Miller, who lives in Vermont, was simply turned off by the sheer amount of time it usually took: Fellow Vermont creators Anaïs Mitchell's “Hadestown” took 14 years and Trey Anastasio's “Hands on a Hardbody” took 10 years and closed after less than a month.
But Miller found himself gradually sucked in and enjoying a timeline that was accelerated. He was originally asked just to attend a workshop performance of “Safety Not Guaranteed” studded with Guster songs — basically, a Guster jukebox — and loved it. “Have I just been like a closeted theater kid my whole life?” he asked himself.
Soon he was writing original songs for it. He was a natural, since he had scored the film, knew the characters and the emotional beats. He wrote five new stage songs in a month and sent them to book writer Nick Blaemire.
“I remember after I finished that fifth song, I sent it to Nick, I was like, ‘Man, really fell in love with this.' Like something happened and I’m going to be really bummed if I don’t get to just see it once.'”
Miller then went on a writing tear, offering some 15 new songs in place of the Guster ones. “This was the rule: I was like, ‘Just let me beat it. If I don’t beat it, we’ll all know and that’s it.’"
One new song — “I Wanna Go Back” — shows Miller clearly having fun, with the lyrics: "We're losing our hair/It doesn't seem fair/All the best of our days are behind us and gone/Xbox/cheap buzz/tan lines/peach fuzz.”
Only three Guster songs — including “One Man Wrecking Machine” — made the cut. The rest are from Miller, who relished the storytellers' task of creating songs specifically tailored for the characters and moments.
"It’s been like, one of the greatest thrills, I think, of my artistic career to have been brought/stumbled/actively weaseled my way into this world. And I’m totally smitten,” he says.
More and more alt-rockers may follow, attracted by the chance to show their multi-hyphenate-ness and the constancy. No matter how successful a rock band is, life on the road means one or two nights in a city; a stage show, on the other hand, is more like a residency.
Miller says he's also embraced the narrowness of the role.
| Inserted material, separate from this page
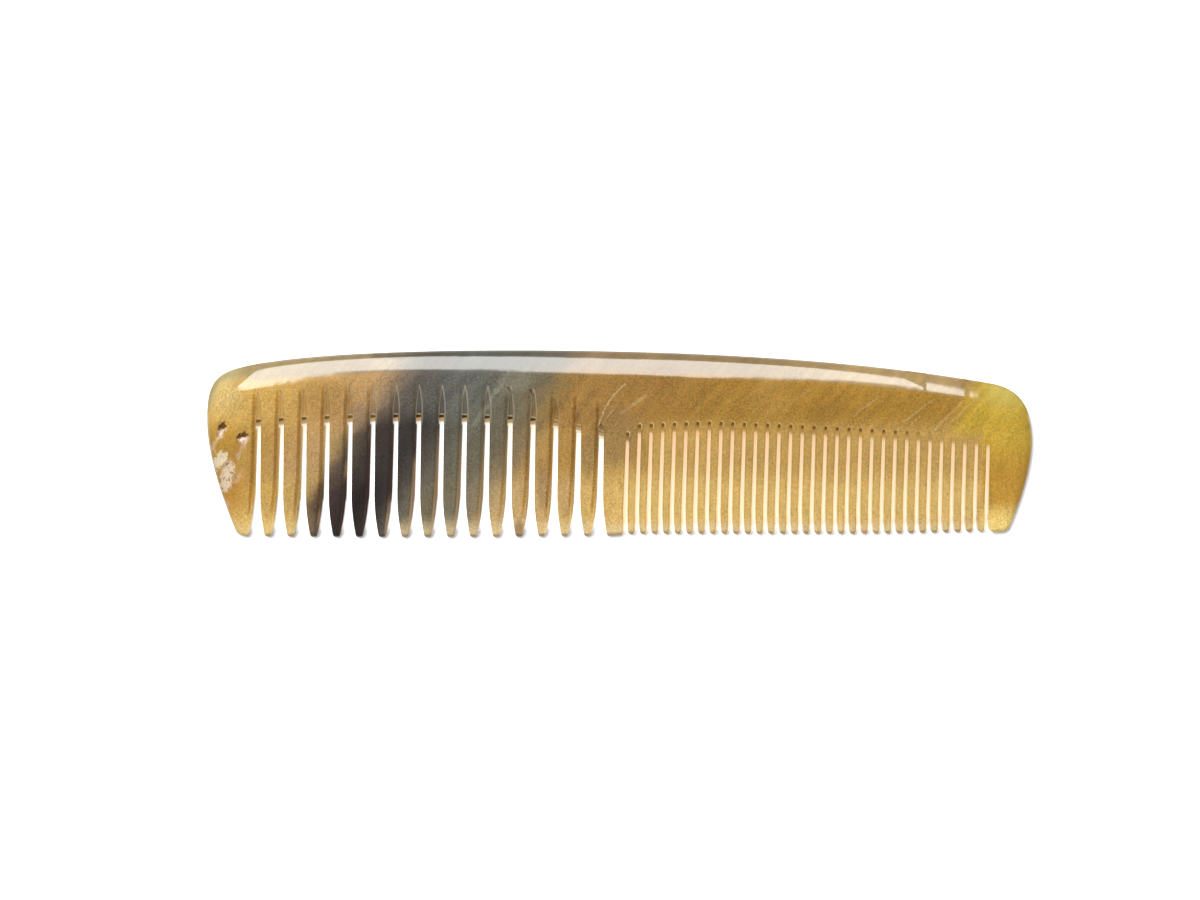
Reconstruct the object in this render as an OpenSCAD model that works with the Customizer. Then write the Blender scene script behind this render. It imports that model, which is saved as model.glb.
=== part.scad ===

When he's writing for Guster, the song can be about anything. When he wrote for “Safety Not Guaranteed,” the songs had clear guidelines.
“Having limitations actually really is a very compelling, very inspirational way because it can’t just be everything. It’s got to be within,” he says. “I call them sandboxes. I love a sandbox to play in and I love limitations.”